Much of scientific training implicitly promises resolution. We are taught that with enough data, disagreement converges, uncertainty narrows, and competing claims collapse into a single account of how the world works.
In practice, this is often not how research unfolds.
Across many mature domains, experienced scientists spend long stretches of their careers working in regions where evidence conflicts, replications are partial, and no synthesis produces a clean answer. What differentiates senior researchers is not superior access to data, but an ability to reason productively in these unresolved spaces.
This article is about that ability.
Conflicting evidence is frequently framed as a failure of rigor. More often, it is the expected outcome of studying complex, heterogeneous systems.
Effects vary across populations. Interventions interact with background conditions. Measurements imperfectly capture constructs. Analytic decisions amplify different signals. When these factors are present, disagreement is not an anomaly — it is information.
Senior researchers internalize this early. They do not treat conflict as something to be eliminated as quickly as possible, but as a clue about the structure of the problem itself.
When confronted with contradictory findings, the novice impulse is adjudication. Which study is right? Which method is better? Which result should be trusted?

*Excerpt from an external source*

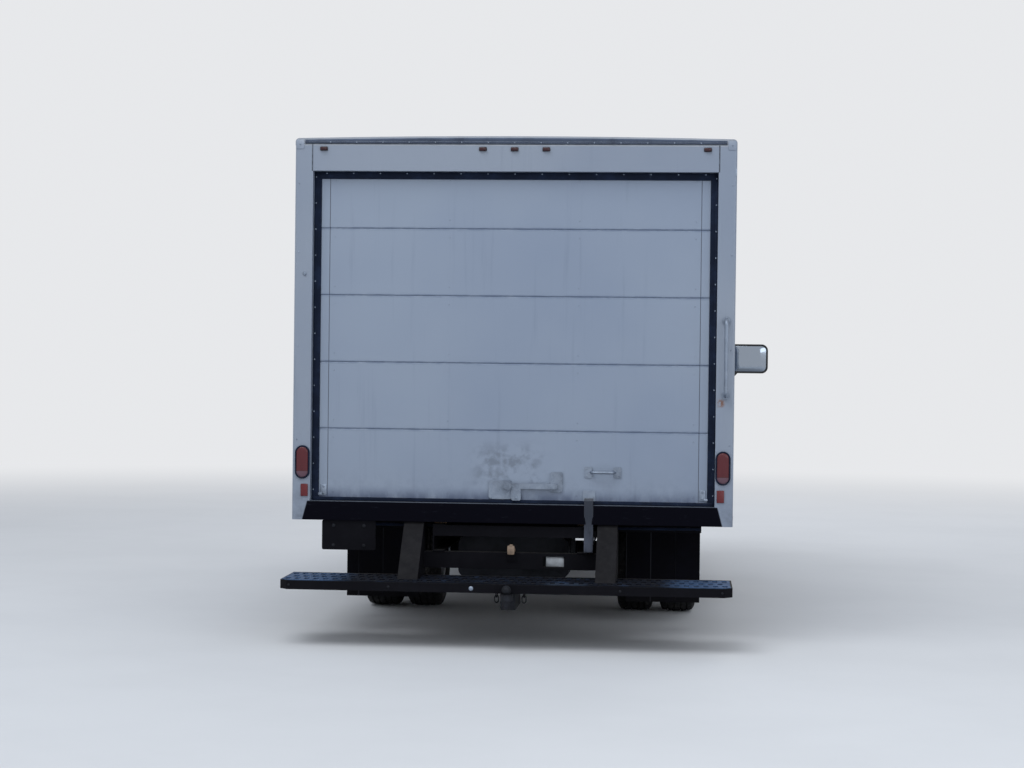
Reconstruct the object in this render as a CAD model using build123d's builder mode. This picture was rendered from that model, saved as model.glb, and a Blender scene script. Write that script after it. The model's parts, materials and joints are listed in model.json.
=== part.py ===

Experienced scientists usually start elsewhere. They ask what would have to be true for both results to coexist.
This reframing redirects attention away from ranking papers and toward understanding conditions. Differences that initially look like contradictions often dissolve once key dimensions are made explicit, such as:
What appears as disagreement is often unarticulated conditionality.
Disagreement rarely exists as a single undifferentiated conflict. Experienced researchers instinctively break it down.
They ask whether divergence tracks differences in population, intervention, outcome definition, study design, or analytic choices. Very often, once these axes are examined, disagreement localizes rather than persists globally.
This decomposition is not theoretical sophistication. It is practical necessity. Without it, contested literatures become impossible to reason about without oversimplifying them.
Formal synthesis methods are powerful, but they are not neutral.
Meta-analysis is highly informative when studies are genuinely comparable and heterogeneity is limited. When disagreement reflects structural differences rather than random noise, aggregation can produce a misleading sense of precision.
Senior researchers therefore read syntheses selectively. They look not only at pooled estimates, but at:
In some cases, the most important conclusion is not the average effect, but the realization that no single effect size is stable across contexts.
One of the more difficult transitions in a research career is accepting that some questions remain unsettled even after substantial effort.
Experienced scientists adapt by changing how they work. They design studies to probe where effects vary rather than attempting to eliminate variation. They build theories that tolerate ambiguity. They communicate uncertainty precisely, resisting the pressure to oversimplify for rhetorical clarity.
This restraint is sometimes mistaken for indecision. In reality, it reflects a more accurate understanding of how evidence accumulates.
Even when the literature does not converge, decisions still have to be made.
Researchers must decide which assumptions are safe enough to build on, which uncertainties deserve further investment, and which claims should remain provisional background rather than foundations.
Senior researchers separate epistemic confidence from pragmatic action. A claim can be uncertain and still useful, provided its uncertainty is acknowledged and managed. The mistake is not acting under uncertainty, but pretending it does not exist.
Conflicting evidence is not merely an obstacle to progress. It is often the source of the most productive research questions.
Experienced researchers pay attention to where results flip under small design changes, where effects appear only in certain contexts, and where replication depends on subtle conditions. These patterns often reveal deeper structure that would remain invisible in a perfectly “clean” literature.
Progress frequently comes not from declaring one side correct, but from explaining why multiple results can coexist.
AI can be useful in domains where evidence conflicts, but only if its role is carefully constrained.
Used well, it can surface competing findings, compare methods and populations at scale, and reduce selective citation. Used poorly, it produces fluent narratives that smooth over disagreement and create artificial consensus.
For researchers working in unsettled fields, AI should function as a tool for exposing disagreement, not resolving it prematurely.
SciWeave is designed with this distinction in mind, emphasizing citation-grounded comparison over narrative compression.
The advantage of experience is not certainty. It is comfort with ambiguity, selectivity with attention, and the ability to say “we do not know” in a way that is precise rather than evasive.
Senior researchers are not immune to uncertainty. They are simply better at working within it.
Science advances not by eliminating uncertainty, but by understanding it well enough to reason and act responsibly in its presence.
Learning how to think when evidence conflicts is not a peripheral skill. It is the core of mature scientific judgment.